TASK BRIEF →
Quote the whole listing word for word, please.
---
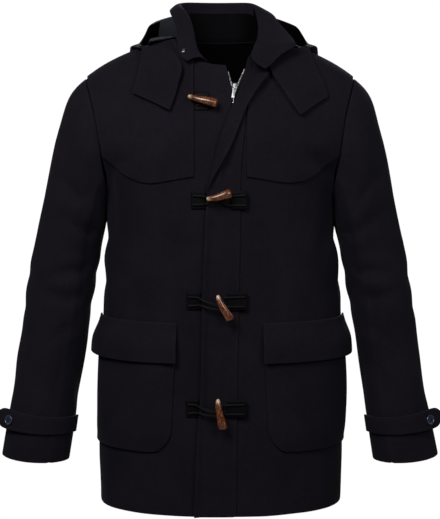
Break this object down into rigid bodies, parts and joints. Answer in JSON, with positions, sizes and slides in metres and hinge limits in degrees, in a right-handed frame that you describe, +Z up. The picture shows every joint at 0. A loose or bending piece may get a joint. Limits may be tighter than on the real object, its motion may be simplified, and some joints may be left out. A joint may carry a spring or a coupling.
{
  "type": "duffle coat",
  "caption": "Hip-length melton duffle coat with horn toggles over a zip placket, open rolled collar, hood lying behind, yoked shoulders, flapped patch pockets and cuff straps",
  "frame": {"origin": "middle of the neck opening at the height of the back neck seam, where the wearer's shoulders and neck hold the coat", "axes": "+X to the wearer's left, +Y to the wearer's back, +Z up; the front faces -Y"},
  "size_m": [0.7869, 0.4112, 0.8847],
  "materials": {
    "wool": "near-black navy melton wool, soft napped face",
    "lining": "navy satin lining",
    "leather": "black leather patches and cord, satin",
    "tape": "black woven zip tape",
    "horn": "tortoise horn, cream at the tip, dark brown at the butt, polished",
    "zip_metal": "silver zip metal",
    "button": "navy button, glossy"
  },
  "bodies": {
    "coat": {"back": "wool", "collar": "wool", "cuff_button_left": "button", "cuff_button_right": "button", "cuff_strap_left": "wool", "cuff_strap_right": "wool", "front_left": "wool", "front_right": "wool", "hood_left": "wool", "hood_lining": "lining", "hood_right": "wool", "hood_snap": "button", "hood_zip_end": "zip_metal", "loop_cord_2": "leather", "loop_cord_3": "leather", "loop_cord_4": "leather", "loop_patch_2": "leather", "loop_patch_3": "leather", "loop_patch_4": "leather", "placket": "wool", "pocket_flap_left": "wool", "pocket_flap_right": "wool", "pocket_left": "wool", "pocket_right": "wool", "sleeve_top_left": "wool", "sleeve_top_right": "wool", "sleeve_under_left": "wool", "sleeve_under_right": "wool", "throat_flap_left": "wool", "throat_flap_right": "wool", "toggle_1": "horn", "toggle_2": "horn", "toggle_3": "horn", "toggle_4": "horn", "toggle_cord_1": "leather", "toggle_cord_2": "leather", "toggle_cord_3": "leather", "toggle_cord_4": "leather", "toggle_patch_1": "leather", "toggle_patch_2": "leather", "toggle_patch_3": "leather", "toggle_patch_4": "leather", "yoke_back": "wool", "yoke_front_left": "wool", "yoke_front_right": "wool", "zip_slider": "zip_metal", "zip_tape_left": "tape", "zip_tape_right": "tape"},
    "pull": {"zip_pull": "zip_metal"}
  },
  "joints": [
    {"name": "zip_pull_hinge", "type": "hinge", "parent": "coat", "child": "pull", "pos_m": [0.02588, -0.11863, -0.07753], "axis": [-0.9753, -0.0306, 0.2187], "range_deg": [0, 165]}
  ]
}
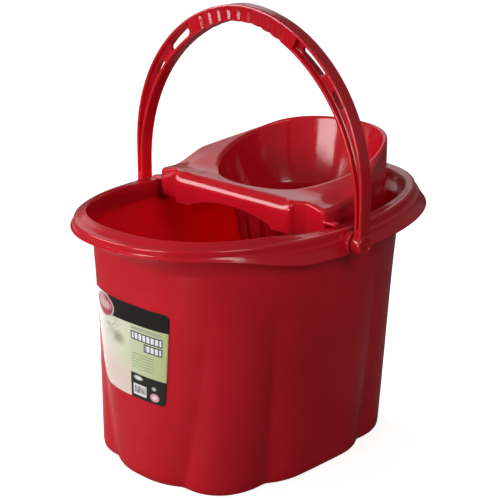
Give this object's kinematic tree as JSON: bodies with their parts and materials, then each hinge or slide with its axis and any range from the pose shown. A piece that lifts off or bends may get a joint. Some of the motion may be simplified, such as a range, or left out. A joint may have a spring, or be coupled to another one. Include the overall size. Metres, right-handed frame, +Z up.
---
THE OUTPUT →
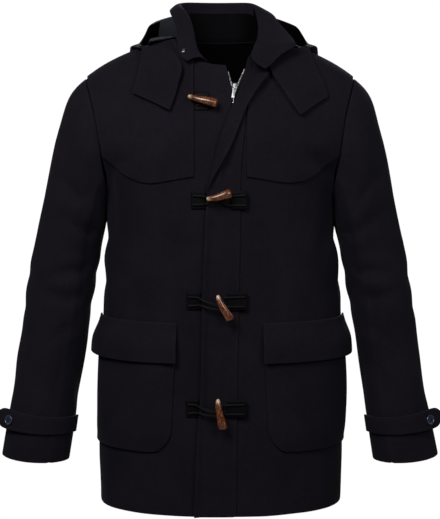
Break this object down into rigid bodies, parts and joints. Answer in JSON, with positions, sizes and slides in metres and hinge limits in degrees, in a right-handed frame that you describe, +Z up. The picture shows every joint at 0. A loose or bending piece may get a joint. Limits may be tighter than on the real object, its motion may be simplified, and some joints may be left out. A joint may carry a spring or a coupling.
{
  "type": "duffle coat",
  "caption": "Hip-length melton duffle coat with horn toggles over a zip placket, open rolled collar, hood lying behind, yoked shoulders, flapped patch pockets and cuff straps",
  "frame": {"origin": "middle of the neck opening at the height of the back neck seam, where the wearer's shoulders and neck hold the coat", "axes": "+X to the wearer's left, +Y to the wearer's back, +Z up; the front faces -Y"},
  "size_m": [0.7869, 0.4112, 0.8847],
  "materials": {
    "wool": "near-black navy melton wool, soft napped face",
    "lining": "navy satin lining",
    "leather": "black leather patches and cord, satin",
    "tape": "black woven zip tape",
    "horn": "tortoise horn, cream at the tip, dark brown at the butt, polished",
    "zip_metal": "silver zip metal",
    "button": "navy button, glossy"
  },
  "bodies": {
    "coat": {"back": "wool", "collar": "wool", "cuff_button_left": "button", "cuff_button_right": "button", "cuff_strap_left": "wool", "cuff_strap_right": "wool", "front_left": "wool", "front_right": "wool", "hood_left": "wool", "hood_lining": "lining", "hood_right": "wool", "hood_snap": "button", "hood_zip_end": "zip_metal", "loop_cord_2": "leather", "loop_cord_3": "leather", "loop_cord_4": "leather", "loop_patch_2": "leather", "loop_patch_3": "leather", "loop_patch_4": "leather", "placket": "wool", "pocket_flap_left": "wool", "pocket_flap_right": "wool", "pocket_left": "wool", "pocket_right": "wool", "sleeve_top_left": "wool", "sleeve_top_right": "wool", "sleeve_under_left": "wool", "sleeve_under_right": "wool", "throat_flap_left": "wool", "throat_flap_right": "wool", "toggle_1": "horn", "toggle_2": "horn", "toggle_3": "horn", "toggle_4": "horn", "toggle_cord_1": "leather", "toggle_cord_2": "leather", "toggle_cord_3": "leather", "toggle_cord_4": "leather", "toggle_patch_1": "leather", "toggle_patch_2": "leather", "toggle_patch_3": "leather", "toggle_patch_4": "leather", "yoke_back": "wool", "yoke_front_left": "wool", "yoke_front_right": "wool", "zip_slider": "zip_metal", "zip_tape_left": "tape", "zip_tape_right": "tape"},
    "pull": {"zip_pull": "zip_metal"}
  },
  "joints": [
    {"name": "zip_pull_hinge", "type": "hinge", "parent": "coat", "child": "pull", "pos_m": [0.02588, -0.11863, -0.07753], "axis": [-0.9753, -0.0306, 0.2187], "range_deg": [0, 165]}
  ]
}
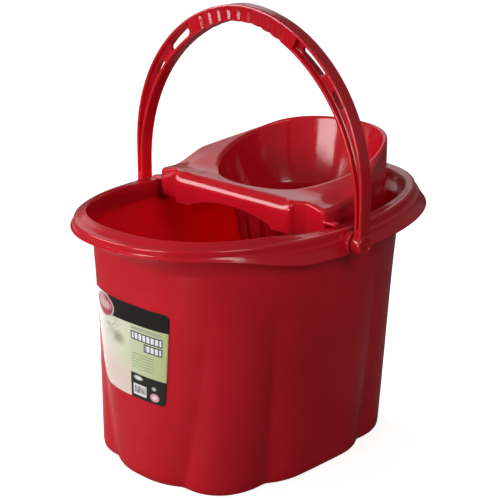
Give this object's kinematic tree as JSON: bodies with their parts and materials, then each hinge or slide with its axis and any range from the pose shown. A piece that lifts off or bends may get a joint. Some of the motion may be simplified, such as a range, or left out. A joint may have a spring, or be coupled to another one. Include the overall size. Metres, right-handed frame, +Z up.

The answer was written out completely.